Send a one-off (manual) invoice to a customer
Unlike subscription invoices, you manually issue one-off invoices and they don’t follow an automated schedule. This makes them useful for billing one-off orders or work, such as setup and installation fees, consultancy fees, or single orders for physical goods.
- Create the customer.
- Create a new draft invoice by adding invoice line items with a description, quantity, unit price, and tax rate.
- Set the invoice payment method. You can collect payment for an invoice either by automatically charging the payment method on file, or by emailing the invoice to the customer.
- Finalize the invoice.
See the one-off invoices documentation for full details on how to create and collect payment for one-off invoices.
Store a customer credit balance
The customer credit balance feature allows you to assign credit and debit adjustments to a specific customer. The resulting balance is applied to future invoices for that customer.
Add and validate tax ID numbers
Displaying a customer’s tax ID on invoice documents is a common requirement. With Stripe, you can add one or multiple tax IDs to a customer. A customer’s tax IDs are displayed in the header of invoice and credit note PDFs. See the Tax IDs page for more details.
Add a coupon to a customer
A coupon contains information about a percent-off or amount-off discount. Stripe Billing allows you to associate a coupon with a customer, resulting in a discount for all invoices billed.
Creating an invoice—either manually or when generated by a subscription—uses the coupon by applying a corresponding discount to the invoice amount due, subtracted from the pre-tax amount. You can view this information in the invoice footer summary table.

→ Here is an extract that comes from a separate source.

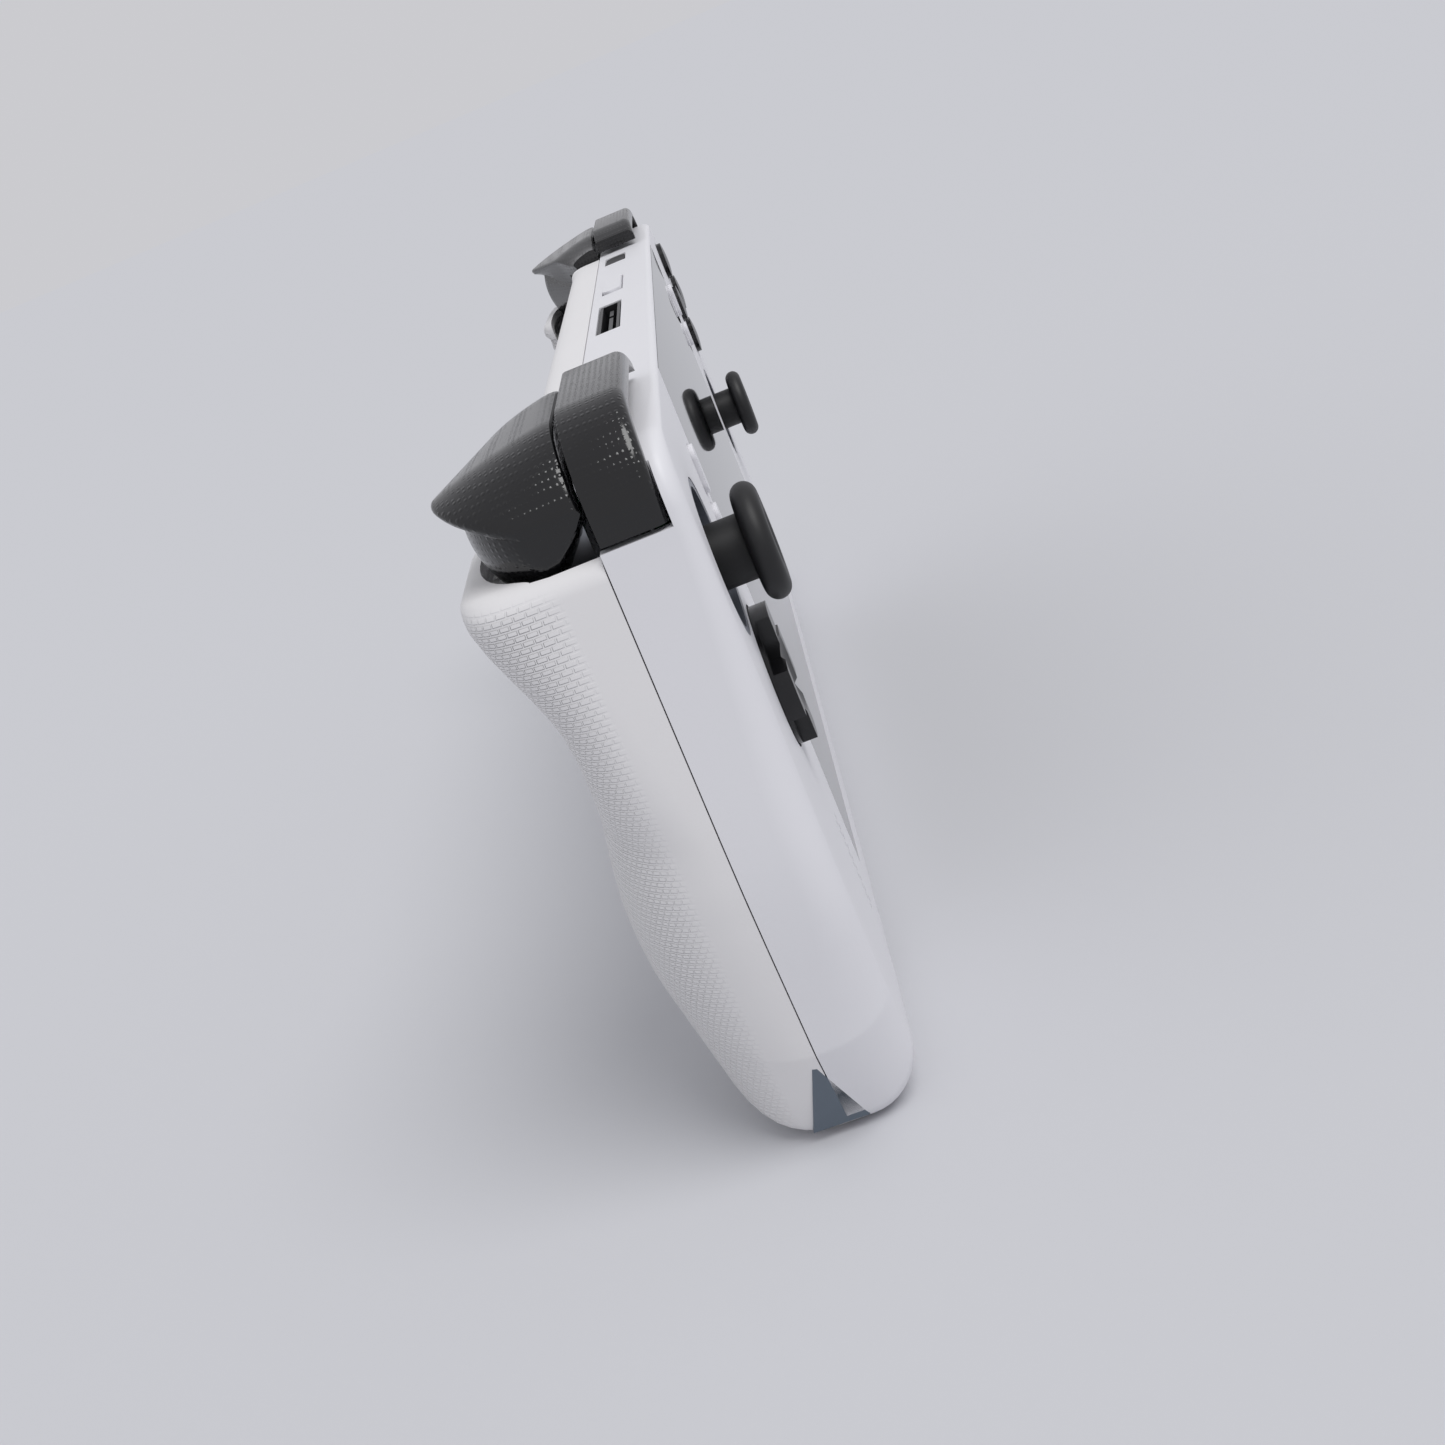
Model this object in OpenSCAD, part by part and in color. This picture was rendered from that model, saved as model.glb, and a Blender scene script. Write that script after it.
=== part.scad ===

Set the currency for a customer
The currency
property is a three-letter ISO code for the currency that you charge the customer in for recurring billing purposes. You can set the currency in the Dashboard by navigating to the Customers > Details page and clicking Update details. After you set the currency, you can’t change it. Creating an invoice or credit balance for the customer also permanently sets the customer’s currency.